答えは、この扉の先です。奥にペンキ絵が見えますね。浴場は、快哉湯をリノベーションした建築会社のオフィスになっています。

カフェの店員さんに声を掛ければオフィス内を見学させてもらえます。
外から覗いただけではわかりませんが、中に入ると湯船が残っているのを確認できます。

こちらも脱衣所以上に天井が高いです。湯船の前に立って壁を見上げていると、ここが銭湯だったことを実感します。

日の光に紛れて、なんだか湯気が見えてきそうです。お客さんの談笑する声や、桶や水の音も、響いてくる気がします。手を叩いてみたくなりましたが、お仕事の邪魔になってしまうのでさすがにやめておきました…。

アイスとコーヒーのマリアージュ

「rébon 快哉湯」の看板メニューは、アイスクリームとコーヒーを一緒に楽しむ「マリアージュ」プレートです。4種類のプレートはそれぞれ、1番合うように考え抜かれた組み合わせになっています。

今回は「キウイ×グアテマラ」を選びました。

このメニューの醍醐味を味わうべく、アイスと一緒に口に含んでみます。
キウイとグアテマラコーヒーの酸味がぴったりです。アイスは単独で食べるとクリーミーな甘さが強いですが、コーヒーと一緒だと、さわやかな甘酸っぱさが引き出されます。一方で後味は、アイスのおかげで、まったりしたコクが残ります。

コーヒーはホットかアイスを選べます。今回はホットにしたのですが、コーヒーの温度が下がってくるにつれて、アイスの溶け方がだんだん変わってくるのがおもしろかったです。私は中盤ぐらいまで食べすすめた頃の、じわじわとろけるような食感が気に入りました。
最後に口に残るキウイの種をプチプチ噛むのも楽しいですね。

時を超えてつなぎ続ける

「rébon 快哉湯」では、「つながり」がとても大切にされているのだと感じました。

まずは空間のつながり。

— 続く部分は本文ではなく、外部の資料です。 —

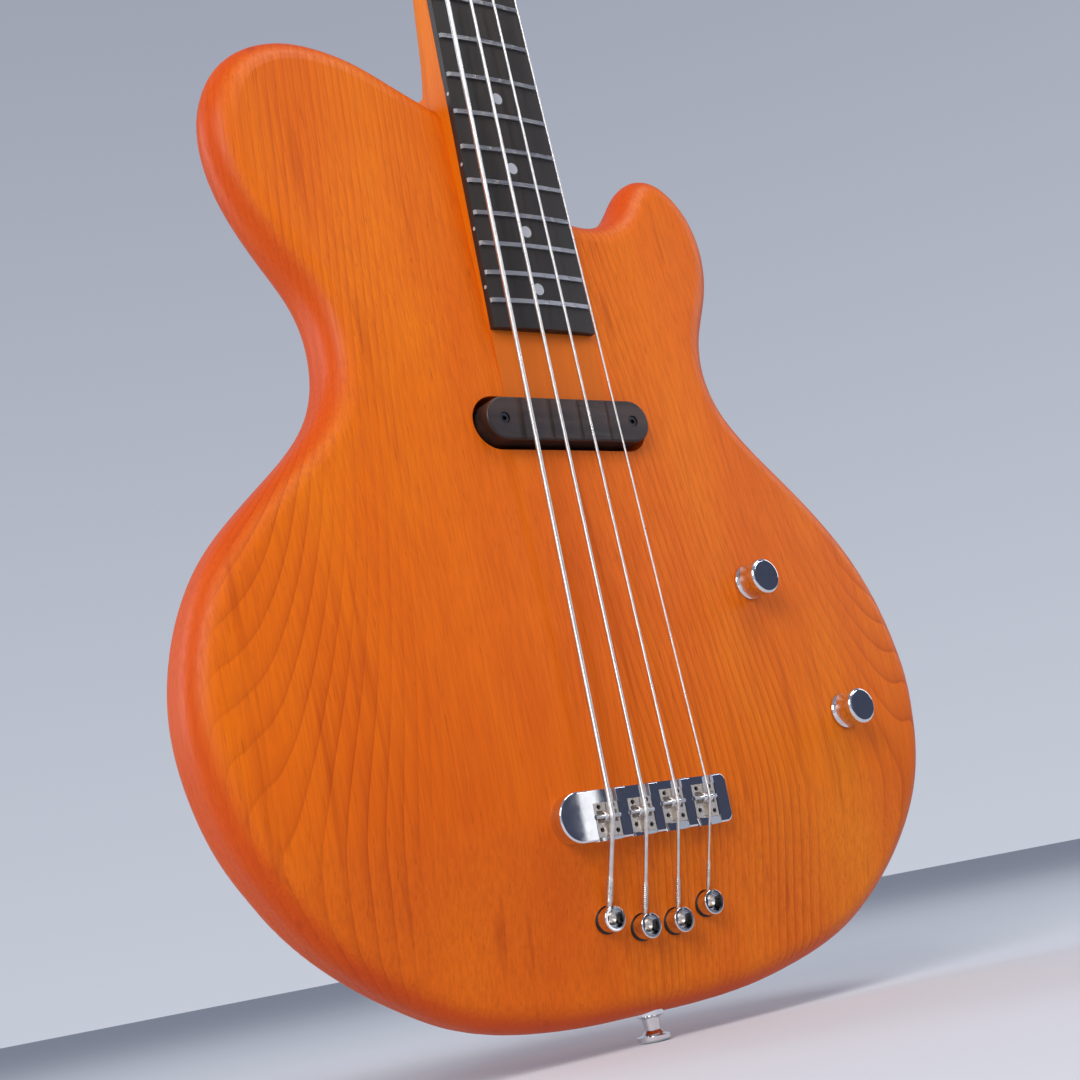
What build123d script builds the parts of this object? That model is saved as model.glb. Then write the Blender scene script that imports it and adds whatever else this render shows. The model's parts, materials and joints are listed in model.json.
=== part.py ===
from build123d import *
import math
import os

os.makedirs("parts", exist_ok=True)

# ----------------------------------------------------------------------------
# Four-string solid-body electric bass guitar, 34 inch scale, arched top.
# Frame: origin on the end strap pin's seat, +Z up the neck, +X to the treble
# side, -Y out of the playing face.  Millimetres.
# The neck frame (u, v, w) has u = X, v up the fret plane from the nominal
# saddle line and w = height over the fret crowns; the neck leans back TILT.
# ----------------------------------------------------------------------------
TILT = math.radians(1.5)
ST, CT = math.sin(TILT), math.cos(TILT)
ORG = Vector(0, -33.6, 95.5)
SCALE = 863.6
NUT_W, TAPER = 40.0, 0.03835
BOARD_TOP, BOARD_BOTTOM, BOARD_R = -1.1, -6.1, 305.0
V_BOARD_END, V_TENON_END, V_HEEL = 242.3, 206.2, 384.0
TENON_HW, CHANNEL_FLOOR = 31.9, -31.0
FRETS = 21
BACK = 20.0
HEAD_TILT = math.radians(10)
HEAD_T = 15.0

PK_Z, PK_L, PK_W, PK_TOP, PK_FLOOR = 287.6, 101.2, 22.3, -30.2, -4.0
RC_L, RC_W = 107.6, 28.2
BR_L, BR_R, BR_Z0, BR_Z1 = -57.2, 45.7, 79.8, 103.5
BR_SEAT, BR_TOP, BR_CHAN = -27.0, -36.5, -32.5
CHANNELS = ((-37.6, -22.9), (-17.2, -2.6), (2.6, 17.4), (22.6, 37.7))
SAD_X = (-30.25, -9.9, 10.0, 30.15)
SAD_Z = (91.3, 91.5, 93.5, 93.6)
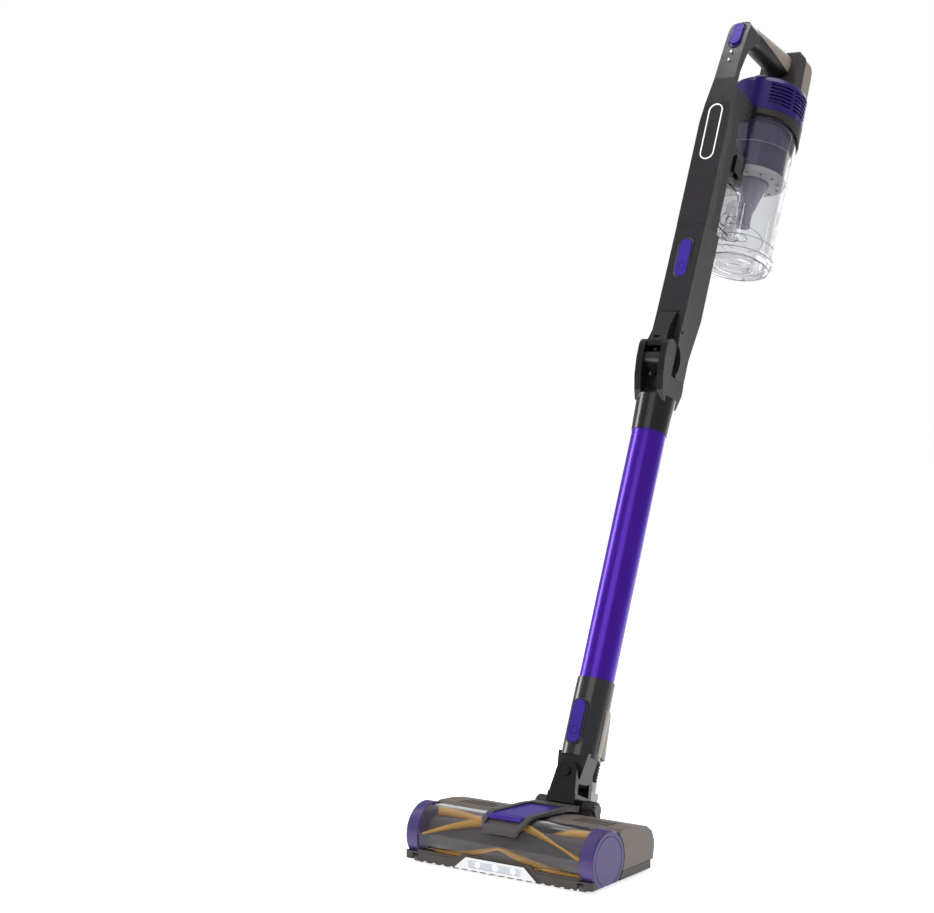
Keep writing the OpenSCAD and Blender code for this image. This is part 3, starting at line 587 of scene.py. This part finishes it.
# ---------------------------------------------------------------- stage, light and camera
mid = (Vector(cad_box[0]) + Vector(cad_box[1])) / 2
VIEW_AZ = math.radians(35.61)             # the camera stands this far round to the right
VIEW_DOWN = math.radians(3.29)
RIGHT = Vector((math.cos(VIEW_AZ), math.sin(VIEW_AZ), 0))
AWAY = Vector((-math.sin(VIEW_AZ), math.cos(VIEW_AZ), 0))

# a disc, not a curved backdrop, so that the object can be seen from all round
floor_mesh = bpy.data.meshes.new("stage_floor")
work = bmesh.new()
bmesh.ops.create_circle(work, cap_ends=True, segments=96, radius=9.0,
                        matrix=Matrix.Translation((0, 0, -0.0005)))
work.to_mesh(floor_mesh)
work.free()
floor = bpy.data.objects.new("stage_floor", floor_mesh)
scene.collection.objects.link(floor)
floor_mesh.materials.append(material("stage_white", (0.9, 0.9, 0.9, 1), rough=0.9, var=0.01,
                                     bump=0.0, emit=0.82, spec=0.0))

# white for what is seen directly or through clear plastic, and a dimmer room in reflections
ROOM, WHITE = 0.3, 1.0
world = bpy.data.worlds.new("studio")
scene.world = world
world.use_nodes = True
nodes, links = world.node_tree.nodes, world.node_tree.links
nodes.clear()
ray = nodes.new("ShaderNodeLightPath")
seen = nodes.new("ShaderNodeMath")
seen.operation = "MAXIMUM"
both = nodes.new("ShaderNodeMixShader")
for slot, kind in enumerate(("Is Camera Ray", "Is Transmission Ray")):
    links.new(ray.outputs[kind], seen.inputs[slot])
links.new(seen.outputs[0], both.inputs[0])
for slot, strength in ((1, ROOM), (2, WHITE)):
    glow = nodes.new("ShaderNodeBackground")
    glow.inputs[0].default_value = (1, 1, 1, 1)
    glow.inputs[1].default_value = strength
    links.new(glow.outputs[0], both.inputs[slot])
links.new(both.outputs[0], nodes.new("ShaderNodeOutputWorld").inputs[0])


def area(name, right, away, up, width, height, power):
    """A soft panel beside the object, placed from the camera's own right and away."""
    lamp = bpy.data.lights.new(name, "AREA")
    lamp.shape = "RECTANGLE"
    lamp.size, lamp.size_y = width, height
    lamp.energy = power
    o = bpy.data.objects.new(name, lamp)
    scene.collection.objects.link(o)
    o.location = mid + RIGHT * right + AWAY * away + Vector((0, 0, up))
    o.rotation_euler = (mid - o.location).to_track_quat("-Z", "Y").to_euler()
    o.visible_camera = False


area("left_panel", -1.7, 0.6, 0.3, 0.5, 2.2, 24)
area("right_panel", 1.0, 1.9, 0.3, 0.9, 2.2, 10)
area("right_strip", 1.9, 0.75, 0.3, 0.12, 2.0, 1.6)
area("top_panel", 0.1, 0.1, 1.9, 1.6, 1.6, 26)
area("front_panel", -1.0, -1.9, 0.8, 1.4, 1.4, 8)

cam_data = bpy.data.cameras.new("camera")
cam = bpy.data.objects.new("camera", cam_data)
scene.collection.objects.link(cam)
cam_data.sensor_width = 36.0
cam_data.lens = 77.297859
cam_data.clip_start = 0.05
HEAD_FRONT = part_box("sole_plate")[0].y
cam.location = (1.3158, -1.8941 + HEAD_FRONT, 0.6238)
cam.rotation_euler = (math.radians(90) - VIEW_DOWN, 0, VIEW_AZ)
scene.camera = cam
scene.view_settings.view_transform = "Standard"
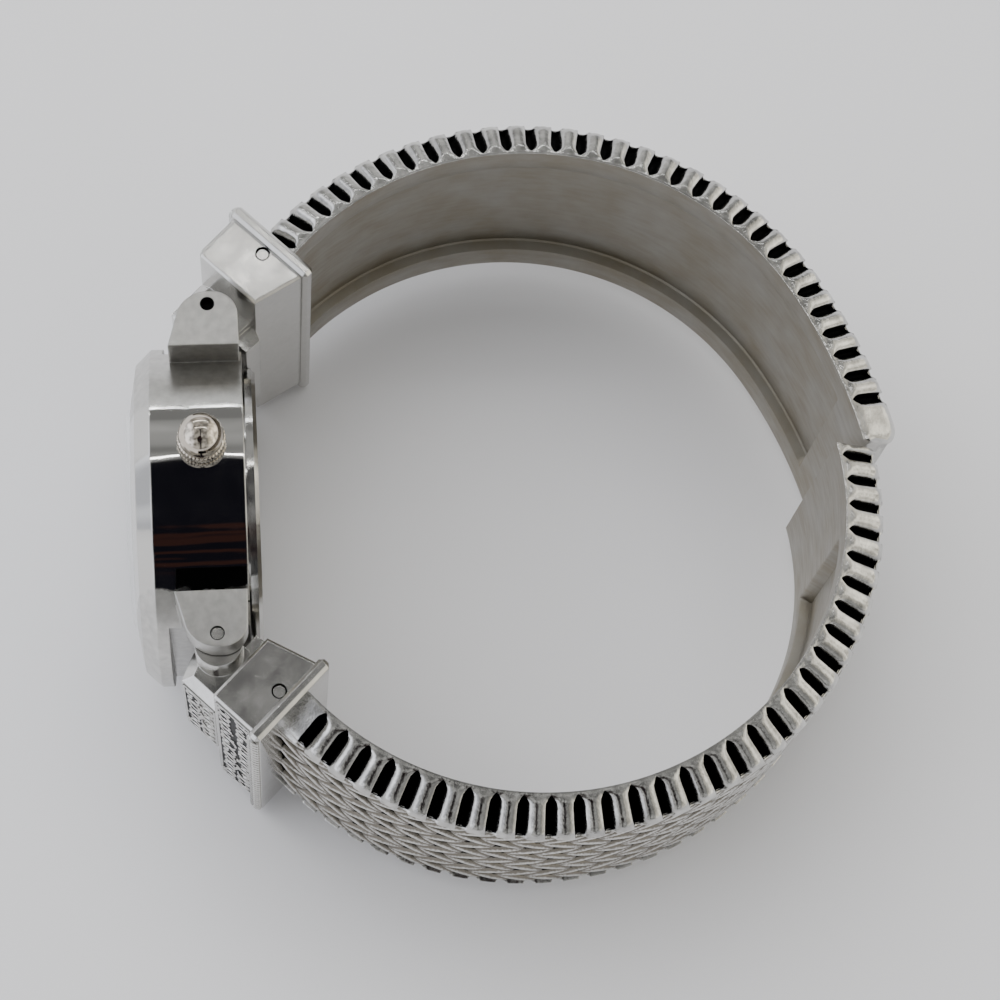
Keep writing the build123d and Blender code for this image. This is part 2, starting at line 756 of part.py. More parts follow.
with BuildPart() as cuff_upper:
    cuff_half(upper_back_radius, upper_end_x, upper_first_flute, upper_last_flute,
              upper_channel_margin, upper_nose_radius)
    # Bevel at the joint's inner corner
    inner_y = front_y + back_reach(upper_back_radius, upper_end_x, 0)
    with BuildSketch(middle):
        with BuildLine():
            Polyline((upper_end_x, inner_y + bevel_depth), (upper_end_x + bevel_length, inner_y - bevel_depth),
                     (upper_end_x, inner_y - bevel_depth), close=True)
        make_face()
    extrude(amount=overrun, both=True, mode=Mode.SUBTRACT)
    mirror(about=Plane.YZ, mode=Mode.REPLACE)
keep(cuff_upper.part, "cuff_upper")
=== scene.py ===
from math import acos, asin, cos, hypot, pi, radians, sin, sqrt

import bmesh
import bpy
from bpy.props import FloatProperty, IntProperty, PointerProperty, StringProperty
from mathutils import Matrix, Vector


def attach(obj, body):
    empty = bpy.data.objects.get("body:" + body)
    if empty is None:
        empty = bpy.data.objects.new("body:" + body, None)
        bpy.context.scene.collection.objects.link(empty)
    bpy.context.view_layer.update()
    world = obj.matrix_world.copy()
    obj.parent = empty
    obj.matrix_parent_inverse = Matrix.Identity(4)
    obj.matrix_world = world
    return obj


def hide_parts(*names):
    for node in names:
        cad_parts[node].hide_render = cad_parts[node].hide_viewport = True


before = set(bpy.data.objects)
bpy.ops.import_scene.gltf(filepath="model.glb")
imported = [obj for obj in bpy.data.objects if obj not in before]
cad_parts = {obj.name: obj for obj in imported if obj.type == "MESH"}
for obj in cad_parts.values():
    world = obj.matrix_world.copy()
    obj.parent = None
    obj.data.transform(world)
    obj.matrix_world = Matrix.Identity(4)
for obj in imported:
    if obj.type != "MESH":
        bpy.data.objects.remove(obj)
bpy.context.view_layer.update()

bl_info = {
    "name": "Cuff watch",
    "version": (1, 0, 0),
    "blender": (4, 5, 0),
    "location": "View3D > Sidebar > Cuff watch",
    "description": "Dresses the solids of a hinged cuff watch and lights them on a pale table",
    "category": "Add Mesh",
}

MM = 0.001


def length(name, description, millimetres):
    return FloatProperty(name=name, description=description, default=millimetres * MM, unit="LENGTH",
                         precision=5)


def angle(name, description, degrees_value):
    return FloatProperty(name=name, description=description, default=radians(degrees_value),
                         subtype="ANGLE")


def colour(name, description, default):
    return StringProperty(name=name, description=description + ", as sRGB hex", default=default)


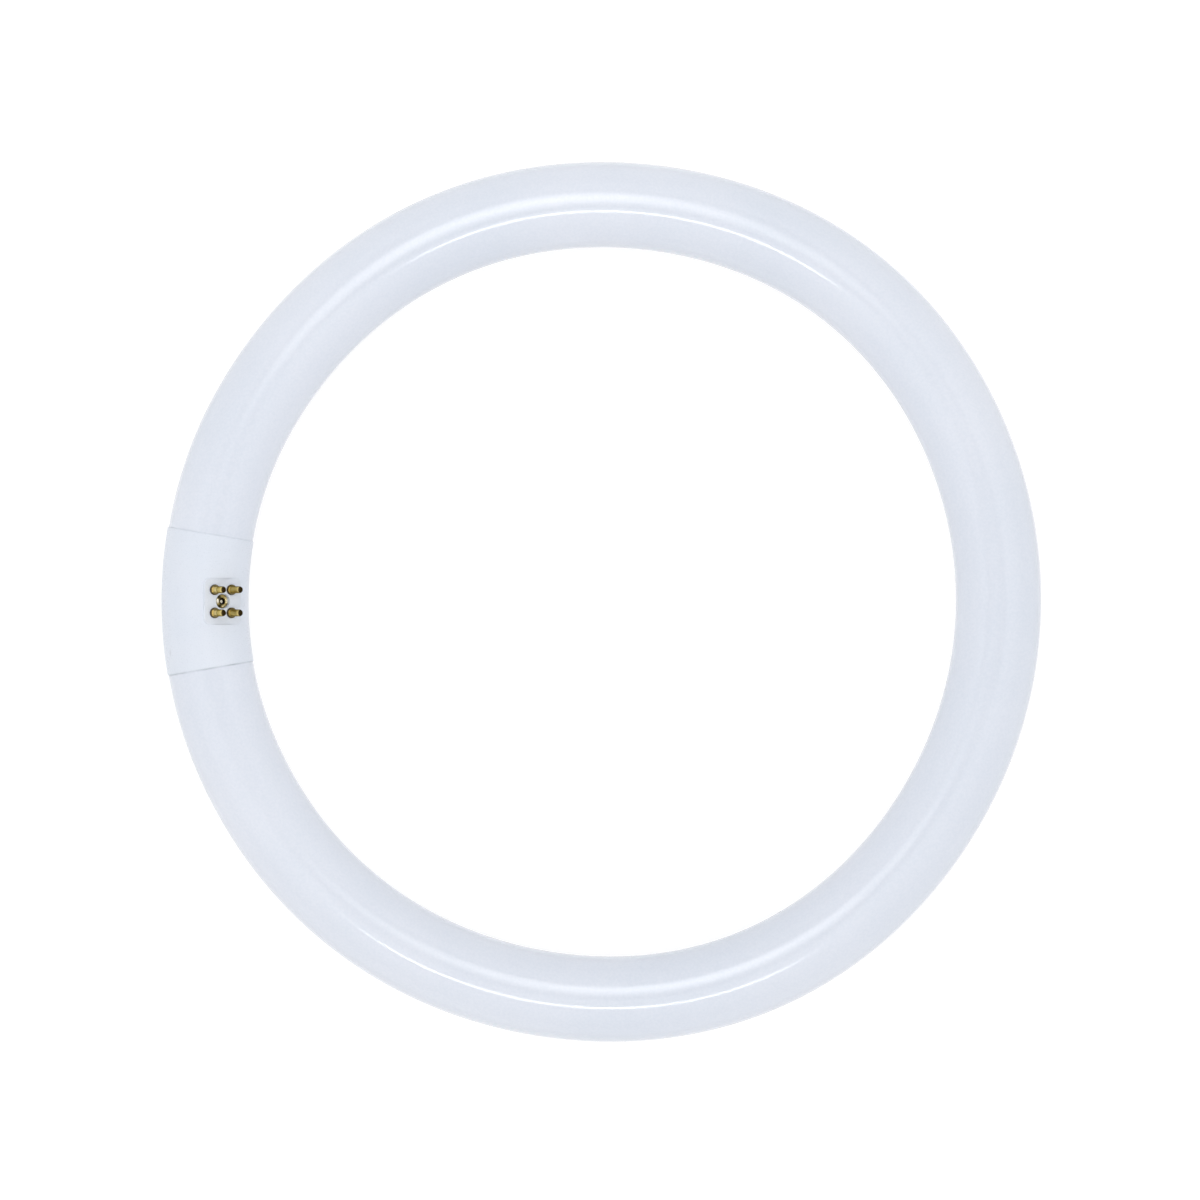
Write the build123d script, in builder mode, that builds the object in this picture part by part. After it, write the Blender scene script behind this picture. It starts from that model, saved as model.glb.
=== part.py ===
# Circular fluorescent lamp: a bent opal glass tube closed into a ring by a moulded cap with four pins.
# It lies flat with its pins upward. The origin is on the ring's axis, level with the lowest point of
# the cap, +Z is the ring's axis, and the cap is at -X. All sizes are in millimetres and degrees.
import os
from math import cos, degrees, radians, sin, sqrt

from build123d import *

# Ring of glass
ring_outer_diameter = 305.0
tube_diameter = 29.5
shoulder_radius = 0.3
rim_radius = 3.0

# Sealed glass ends, a funnel with an exhaust tip standing on its floor
glass_end_gap = 20.0
funnel_mouth_radius = 7.5
funnel_floor_radius = 5.0
funnel_depth = 12.0
exhaust_radius = 2.2
exhaust_stand_out = 1.5

# Moulded cap
cap_length = 46.6
cap_proud = 0.3
cap_wall = 1.3
cap_edge_radius = 0.2
seam_gap = 0.1
neck_space = 0.75
grip_clearance = 0.15
grip_width = 1.2
grips_at_each_end = 3
stop_width = 1.4
stop_clearance = 0.3
stop_opening_radius = 9.0
lip_depth = 1.0
lip_clearance = 0.1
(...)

2つに分かれたカフェスペース、キッチン、オフィススペースの間は天井までに隙間があったり、ガラス張りだったり、仕切られてはいるけれど、閉鎖されているわけではありません。
安心、集中できる環境でありつつ、お互いの様子がわかったり、声が聞こえてきたりするちょうど良い距離感です。

わざわざカフェに行ってくつろぎたい、勉強や作業をしたい気分のときって、ちょっとした「人肌」が欲しいのではないのでしょうか。

私たちが銭湯に求めるものと、似ていませんか。

そして時間のつながり。

完全に作り替えてしまうのではなく、銭湯の名残があらゆるところに散りばめられています。

「快哉湯」ができたのは1928年だそうです。愛されて、残そうと努力されてこなければ、木造の建物がこんなに長く生き残ることは難しかったでしょう。

開店前に店内を見せていただいたのですが、帰る時には看板が出て開店準備が整った状態でした。

来たときにはついていなかった入り口の電飾が灯っているのを見て、「この建物の命が光っているようだな」と感じました。

「rébon」の意味、もうわかりましたよね。銭湯としての歴史を一度は終えた「快哉湯」が「reborn」。「人々をつなげる」という役割はそのままに、生まれ変わった場所なのです。
訪れれば、温かいパワーをもらえること間違いなしですよ。

rébon快哉湯
住所:東京都台東区下谷2-17-11
アクセス:東京メトロ「入谷駅」4番出口より徒歩2分、京浜東北線 / 山手線「鶯谷駅」より徒歩9分
TEL:03-5808-9044
営業時間:10:00~18:00
定休日:不定期(詳細はSNSをご覧ください)

※記載情報は取材当時のものです。変更している場合もありますので、ご利用前に公式サイト等でご確認ください。